Given the volatile nature of commodities and lack of any significant depth compared to equities, beginner traders and investors are often advised to stay clear of the same.
Also, given the predominant use of derivatives contracts in the commodities sector, most investments witness a time decay and are, thus, not assets similar to bonds or equities.
Which Are More Volatile, Commodities Or Equities?
Both these asset classes are known for their volatility. However, given the lack of depth and liquidity, coupled with the fact that Indian commodity markets remain at nascent stages, commodity markets are known for being exceptionally more volatile than equities.
Depth remains crucial for all markets, with liquidity helping cushion any sudden shocks, and avoiding wild price movements, without which investors are likely to be faced with big swings, making the market unpredictable.
How Many Commodity Markets & Equity Markets Are There In India?

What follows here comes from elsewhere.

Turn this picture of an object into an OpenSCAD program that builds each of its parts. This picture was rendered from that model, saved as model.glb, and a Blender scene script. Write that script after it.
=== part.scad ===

Primarily, there are three operational commodities exchanges in India, namely the Multi Commodity Exchange Market (MCX), National Commodity & Derivatives Exchange (NCDEX), and the Indian Commodity Exchange (ICEX).
There are several markets and exchanges for equities, but the most important ones remain the Bombay Stock Exchange (BSE) and National Stock Exchange (NSE).
What Is The Biggest Commodities Exchange In India?
The Multi Commodity Exchange, or MCX, is the biggest commodities exchange in India. Many other up-and-coming exchanges, such as the NCDEX and the ICEX, are expanding their sphere of influence while growing volumes.
The value-added services and increasing reach have since helped transform Indian commodity markets from a predominantly unorganized segment to a sophisticated contributor to a resounding economy.